Focus on Personalized Learning

Focus on Personalized Learning: Empowering ME & MI Learners
Posted on 01/26/2020
Teachers at Mason Elementary and Mason Intermediate Schools are excited about Personalized Learning.  They’ve engaged in their own learning journey this year alongside Learning Experience Designers, Danielle Creamer and Liz Dooley.   This learning has prompted them to explore the idea of learning pathways that allow students to achieve learning goals in a variety of ways. 

In fifth grade teacher Chelsea Wirtz’s classroom, students have been using self-reflection to define goals that grow their understanding of non-fiction reading.    Students signed up for small group seminars to learn specific strategies to achieve their personal goals. Students practiced these strategies, conquered their reading goals and then were empowered to lead seminars to teach their peers.  “My students and I have enjoyed co-creating in reader's and writer's workshop, “ Wirtz reflects. “Students are taking ownership of what they NEED to learn versus what I'd like for them to learn.

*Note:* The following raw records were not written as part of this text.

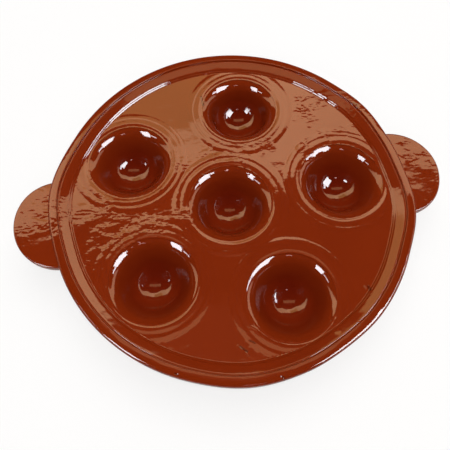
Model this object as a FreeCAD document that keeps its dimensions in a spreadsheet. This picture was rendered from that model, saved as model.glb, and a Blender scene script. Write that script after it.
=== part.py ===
"""Glazed terracotta egg plate: a round plate with six egg wells and two ears.

The plate is pressed and thrown from one body of clay, so it is one solid. It
stands on the flattened bottoms of its wells, in the plane z = 0. The Z axis
runs through the centre well, and +X points to the first outer well and to
the first ear.
"""
import FreeCAD, Part
import math
import os

import Sketcher

NODE = "egg_plate"

SIZES = {
    # round plate
    "plate_radius": 110.0,
    "slab_wall": 6.5,
    "rim_rise": 4.5,
    "edge_round": 3.0,
    "edge_bevel_run": 8.0,
    "edge_bevel_rise": 1.6,
    # inner side of the rim, from its outer edge inwards
    "groove_inset": 5.0,
    "groove_depth": 1.3,
    "groove_half_width": 1.1,
    "bead_width": 1.7,
    "bead_drop": 0.4,
    "slope_run": 3.6,
    # wells
    "pitch_radius": 70.0,
    "outer_wells": 5,
    "well_depth": 21.5,
    "bowl_radius": 17.5,
    "lip_radius": 28.5,
    "lip_round": 5.0,
    "lip_rise": 0.8,
    "lip_skirt": 3.6,
    # outside of the wells, under the plate
    "well_wall": 6.5,
    "foot_wall": 7.0,
    # ears
    "ear_radius": 28.3,
    "ear_reach": 22.0,
    "ear_drop": 2.6,
    "ear_thickness": 6.2,
    "ear_round": 2.2,
    "ear_bevel": 2.0,
    "ear_blend": 2.6,
    "ear_spread": 177.2,
}

START, END, CENTRE = range(1, 4)
H_AXIS, V_AXIS = -1, -2

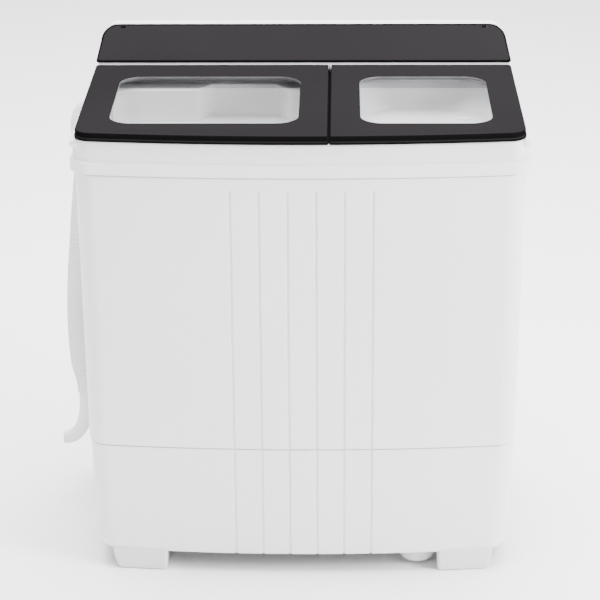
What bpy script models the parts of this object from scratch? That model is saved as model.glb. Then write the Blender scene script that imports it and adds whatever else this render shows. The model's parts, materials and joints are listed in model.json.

When students make these decisions, I've noticed their drive for learning is dramatically more positive and motivating.  It's been a great adjustment in the way that workshop works in my classroom!”

Fourth grade teachers Julianna Traxler and Jamie Dicks know that ownership of learning is critical to deepening understanding during the learning process. Traxler recently asked her students to help design their current social studies learning pathway on timelines. She asked students to take a look at the state learning standards, sample timelines, and to share prior knowledge.  She then asked them to consider what types of skills they needed to acquire in order to demonstrate their understanding of timelines. She shared, “Social Construction (building upon one another’s ideas)  is my new favorite thing. It's really cool to see the students build off of each other at the start of a unit and develop our learning. I now realize that I was limiting how learning occurred based on my thinking. I've found that students are WAY more creative at lesson developing than I am!”    Dicks adds, “When students have a voice in developing the learning pathway, they are more invested in the work because it was their decision.”   


Amie Switzer, fourth grade teacher, has been exploring pathways with goal setting.  Each week the students work on self-selected goals related to the subject that she is teaching.  They are responsible for setting the goal, choosing their learning activities and monitoring their progress.  Switzer conferences with them throughout this process to nudge the students’ ability to reflect, adjust and adapt to achieve their goals. “I have seen them really start to get to know themselves as learners through this process, as well as become more responsible when it comes to choosing what they need most!”   By highlighting this seamless layer of reflection to the learning process, the students are able to grow as self-navigating learners.

In all of these examples, students are working alongside their teachers as active constructors of knowledge.   When we put students in the position to own the process, we empower them to meet their fullest potential. Lindsey Colvin shared, “By being mindful in providing opportunities for students to learn authentically, I have found that students have a deeper understanding of the science content because of their constant wonder, exploration, and reflective mindset.   Witnessing students understand who they are as learners and what they need to do in order to meet their goals and learning targets allows students to grow exponentially.”